> _Exercise prompt_: Output exactly the lines from the first one down to the line containing "coupled hose couplings.", inclusive.

Modeling code records:

::::

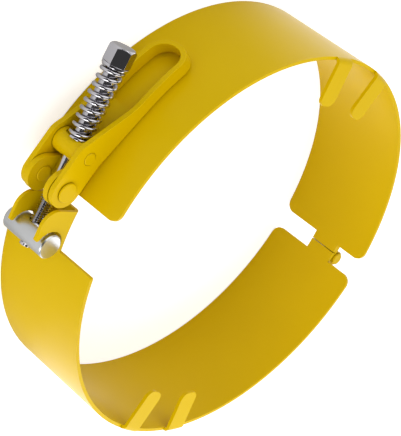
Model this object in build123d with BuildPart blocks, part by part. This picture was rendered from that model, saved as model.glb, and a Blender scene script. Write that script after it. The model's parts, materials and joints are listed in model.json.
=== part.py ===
"""Safety clamp that closes round a pair of coupled hose couplings.

Two curved bands of coated sheet steel are hinged together on one side. On the other
side an over-centre latch pulls them shut: a bent strip handle turns on two rivets,
carries a round trunnion, and the trunnion pulls a sprung bolt whose cross bar lies in
two hook cheeks folded from the end of the lower band. Short tabs bent in from the
front rim keep the clamp from sliding off the couplings.

The ring axis is +Z with the back rim at z = 0 and the tabs at the top. The latch
faces +X, the lower band lies on the +Y side and the upper band on the -Y side.
All lengths are in millimetres and all angles in degrees.
"""

import os
from math import asin, cos, degrees, radians, sin, sqrt

from build123d import *

# The two bands
inner_radius = 92.0
sheet = 1.5
band_width = 50.0
latch_opening = 24.0
end_corner = 4.5
catch_corner = 0.8

# Hinge: a tongue on each band, and a leaf on each tongue rolled round the pin
hinge_angle = 172.2
hinge_height = 28.0
hinge_width = 14.0
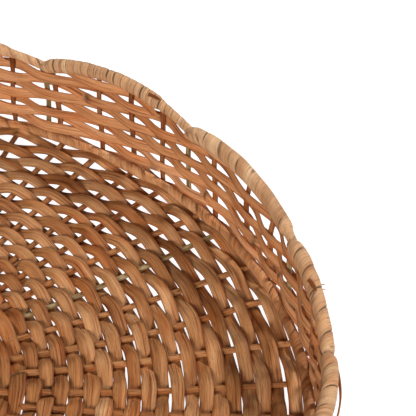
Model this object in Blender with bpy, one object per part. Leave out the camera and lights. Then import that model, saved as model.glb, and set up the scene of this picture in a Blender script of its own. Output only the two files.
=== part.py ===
"""Winnowing basket: a round, flat, open-weave base, a low upright wall and a scalloped bound rim.

Thin round ribs run out from a tight bound centre; further out a short rib is hooked on to each of
them. Ribs, centre and short ribs are one piece. At the foot a stake stands at the end of every rib.
Stakes are taken four at a time: their ends are laid over together into one lobe of the rim, so each
lobe with its four stakes is one piece. Flat strips go round in plain weave, over one rib and under
the next, first across the base and then up the wall, and a round hoop lies in the corner between
the two.

Metres, +Z up. The origin is the centre of the underside. Angles are in degrees, from +X towards +Y.
"""

import math

import bmesh
import bpy
from mathutils import Vector

# Clearance kept between neighbouring pieces.
GAP = 0.0004

# Ribs and stakes: round rods, drawn with six sides. Every second rib reaches the centre.
LOBES = 15
STAKES_PER_LOBE = 4
RIBS = LOBES * STAKES_PER_LOBE
RIB_STEP = 360.0 / RIBS
LOBE_STEP = 360.0 / LOBES
ROD_RADIUS = 0.00165
ROD_SIDES = 6
TIP_SHARE = 0.6             # a short rib's hooked tip is sharpened to this share of its thickness
FIRST_VALLEY = 4.4          # angle of one valley between two lobes of the rim
STAKE_LEAD = 0.5            # the first stake of a lobe stands this far past the valley

# Flat weaving strips. A strip's middle passes each rib at WEAVE_REACH from the rib's axis.
STRIP_THICK = 0.0010
WEAVE_REACH = 0.00275

# Base
RIB_PLANE = WEAVE_REACH + STRIP_THICK / 2      # height of the ribs' axes; the lowest strips touch z = 0
BASE_EDGE = 0.2788                             # outer edge of the outermost strip
BASE_PITCH = 0.00878
BASE_ROWS = 27
SPARSE_ROWS = 8                                # inner rows, woven on the long ribs only
HOOK_SLOT = 0.0042                             # room left between rows for the short ribs' hooks

# Foot hoop, in the corner between base and wall
HOOP_RADIUS = 0.2832
HOOP_TUBE = 0.00375
HOOP_SEGMENTS = 48
HOOP_SIDES = 8

# Wall
STAKE_RADIUS = 0.2907
WALL_ROWS = 8
WALL_START = RIB_PLANE + ROD_RADIUS + GAP
WALL_HEIGHT = 0.0486                           # woven height in a valley
WALL_RISE = 0.0134                             # how much higher the weave reaches under a crest

# Rim lobes: the bound bundle starts thick just after a valley and thins towards the next one.
VALLEY_Z = 0.0605
CREST_RISE = 0.0141
RIM_THICK = 0.0063
RIM_THIN = 0.0042
RIM_SECTIONS = 10
RIM_SIDES = 8

# Bound centre: a low disc that stands flat on the ground.
CENTRE_RADIUS = BASE_EDGE - BASE_ROWS * BASE_PITCH - HOOK_SLOT - GAP
CENTRE_SEGMENTS = 30
CENTRE_BEVEL = 0.0012


def clear_scene():
    for obj in list(bpy.data.objects):
        bpy.data.objects.remove(obj, do_unlink=True)


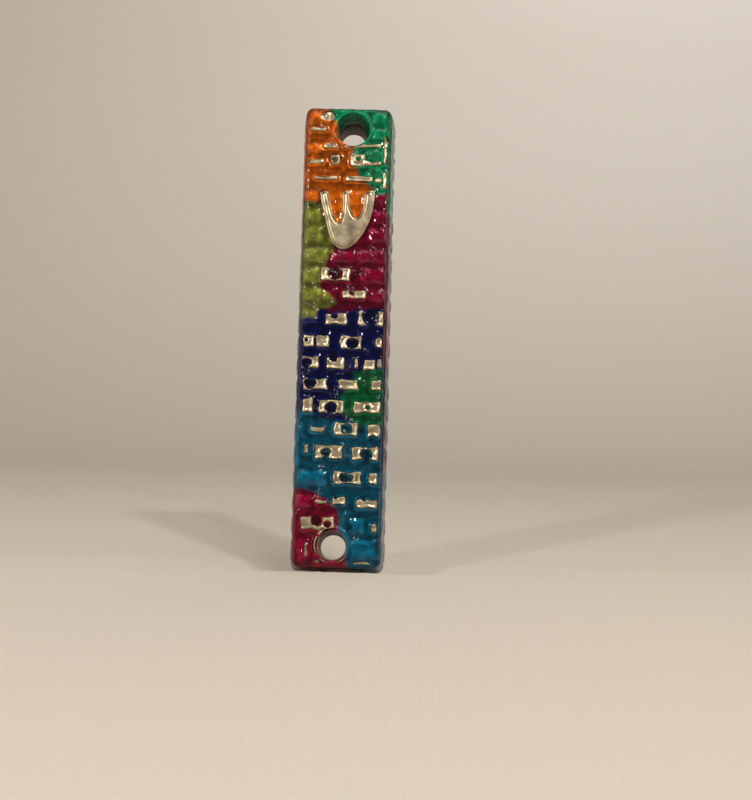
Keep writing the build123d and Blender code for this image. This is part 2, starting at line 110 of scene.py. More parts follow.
# Courses of the wall, from the top of the face down: top, bottom, and the stones of each as
# (left, right, top, bottom, height, pits), with a pit as (across, down, radius).
COURSES = [
    (0.7, 2.2, [(0.5, 3.0, 0.7, 2.2, LOW, []), (10.2, 12.3, 0.7, 2.2, LOW, [])]),
    (3.0, 4.6, [(0.5, 2.9, 3.0, 3.7, HIGH, []), (10.4, 12.3, 3.1, 4.6, LOW, [])]),
    (5.5, 6.5, [(0.5, 2.2, 5.6, 6.8, LOW, []), (2.6, 4.9, 5.5, 6.4, HIGH, []),
                (5.7, 11.6, 5.5, 6.2, HIGH, []), (11.9, 12.5, 5.8, 9.0, HIGH, [])]),
    (7.1, 9.2, [(0.4, 2.8, 8.0, 8.9, HIGH, []), (3.7, 5.2, 7.2, 9.0, HIGH, [(4.4, 8.1, 0.35)]),
                (6.7, 9.1, 7.0, 9.2, HIGH, [(8.1, 7.9, 0.3)]),
                 (8.9, 11.6, 8.2, 9.0, HIGH, [])]),
    (10.6, 11.7, [(1.2, 5.0, 10.7, 11.4, HIGH, []), (6.1, 10.3, 10.6, 11.6, HIGH, []),
                  (10.6, 11.7, 10.8, 11.7, HIGH, []), (11.9, 12.5, 9.7, 12.7, HIGH, [])]),
    (13.0, 14.4, [(0.4, 1.9, 13.0, 14.4, LOW, []), (10.9, 12.4, 13.2, 14.6, LOW, [])]),
    (15.9, 17.8, [(0.4, 2.3, 15.9, 17.8, LOW, []), (10.7, 12.4, 16.0, 17.9, LOW, [])]),
    (18.8, 20.9, [(0.4, 2.6, 18.8, 20.9, LOW, []), (10.2, 12.4, 18.9, 20.8, LOW, [])]),
    (22.1, 24.0, [(0.4, 3.7, 22.1, 24.0, LOW, []), (4.4, 8.0, 22.4, 24.0, LOW, []),
                  (8.6, 12.4, 22.2, 24.0, LOW, [])]),
    (25.0, 27.2, [(0.4, 2.3, 25.0, 27.2, LOW, []), (2.8, 7.3, 25.0, 27.2, HIGH, [(5.0, 25.8, 1.1)]),
                  (9.2, 12.4, 25.1, 27.2, LOW, [])]),
    (28.4, 30.0, [(0.4, 2.8, 28.4, 30.0, LOW, []), (3.3, 5.1, 28.4, 30.0, LOW, []),
                  (6.1, 9.9, 28.5, 29.9, HIGH, [(7.6, 28.9, 0.4)]),
                  (10.4, 12.4, 28.5, 30.0, LOW, [])]),
    (31.6, 33.9, [(0.5, 2.5, 31.6, 33.6, LOW, []), (3.7, 7.0, 32.0, 33.9, HIGH, [(5.0, 32.5, 0.45)]),
                  (8.7, 12.5, 31.6, 33.9, HIGH, [(10.6, 32.6, 1.3)])]),
    (35.4, 37.5, [(0.4, 2.1, 35.4, 37.4, HIGH, [(0.9, 36.3, 0.3)]), (2.4, 4.4, 35.4, 37.4, HIGH, []),
                  (6.0, 9.3, 35.4, 37.6, HIGH, [(7.9, 36.6, 0.85)]),
                  (11.4, 12.5, 35.5, 37.3, HIGH, [])]),
    (38.7, 40.7, [(0.4, 2.9, 38.7, 40.6, HIGH, [(1.0, 39.8, 0.8)]),
                  (4.0, 6.8, 38.7, 40.7, HIGH, [(5.1, 38.9, 0.55)]),
                  (8.2, 8.9, 38.8, 40.6, HIGH, []), (9.7, 11.5, 39.0, 40.8, HIGH, []),
                  (11.8, 12.5, 38.8, 40.5, HIGH, [])]),
    (42.0, 43.9, [(0.6, 4.3, 42.0, 43.9, HIGH, [(1.7, 42.8, 0.85)]),
                  (6.0, 9.0, 42.1, 43.8, HIGH, []), (11.0, 12.5, 42.0, 43.8, HIGH, [])]),
    (45.2, 47.4, [(0.7, 2.2, 45.0, 47.4, HIGH, []), (3.1, 6.9, 45.2, 47.4, HIGH, [(4.9, 46.5, 0.85)]),
                  (8.3, 12.5, 45.4, 47.3, HIGH, [(10.6, 46.4, 0.25)])]),
    (48.6, 50.9, [(2.0, 4.1, 49.5, 50.2, HIGH, []), (5.5, 9.1, 48.6, 50.7, HIGH, [(7.4, 49.6, 0.8)]),
                  (10.5, 12.5, 48.7, 50.9, HIGH, [(11.4, 51.0, 0.5)])]),
    (52.0, 54.4, [(1.1, 1.8, 52.0, 53.6, HIGH, []),
                  (2.7, 6.9, 52.0, 54.3, HIGH, [(4.4, 53.3, 0.65), (4.4, 54.2, 0.5)]),
                  (8.3, 12.3, 52.2, 54.4, HIGH, [(10.5, 53.4, 0.9), (10.5, 54.4, 0.6)])]),
    (56.0, 58.0, [(0.5, 4.5, 56.1, 58.0, LOW, []),
                  (5.6, 9.9, 56.0, 58.0, HIGH, [(7.4, 56.9, 0.75), (8.1, 57.0, 0.5)]),
                  (10.9, 12.3, 56.1, 58.0, HIGH, [])]),
    (59.7, 61.5, [(0.4, 2.2, 59.7, 61.4, LOW, []), (3.0, 4.9, 60.3, 61.0, HIGH, []),
                  (5.5, 7.6, 59.8, 61.1, HIGH, [(6.1, 59.8, 0.4)]),
                  (9.2, 12.3, 60.0, 61.5, HIGH, [(10.3, 59.9, 0.4)])]),
    (62.8, 64.9, [(1.0, 6.0, 62.8, 64.9, HIGH, [(3.4, 63.3, 0.9), (4.9, 63.9, 0.6)]),
                  (8.6, 10.4, 63.0, 65.0, LOW, []), (11.5, 12.3, 63.6, 65.1, HIGH, [])]),
    (66.2, 69.1, [(0.8, 2.3, 66.3, 69.2, LOW, []), (8.8, 12.2, 66.2, 69.0, LOW, [])]),
]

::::

> _Expected answer_:
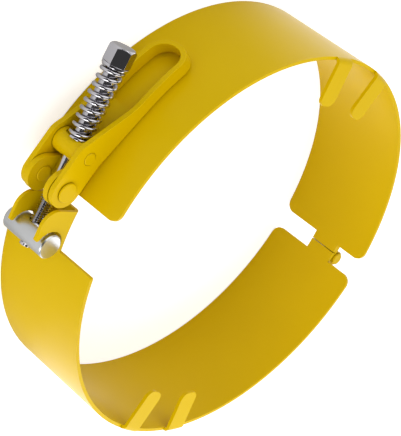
Model this object in build123d with BuildPart blocks, part by part. This picture was rendered from that model, saved as model.glb, and a Blender scene script. Write that script after it. The model's parts, materials and joints are listed in model.json.
=== part.py ===
"""Safety clamp that closes round a pair of coupled hose couplings.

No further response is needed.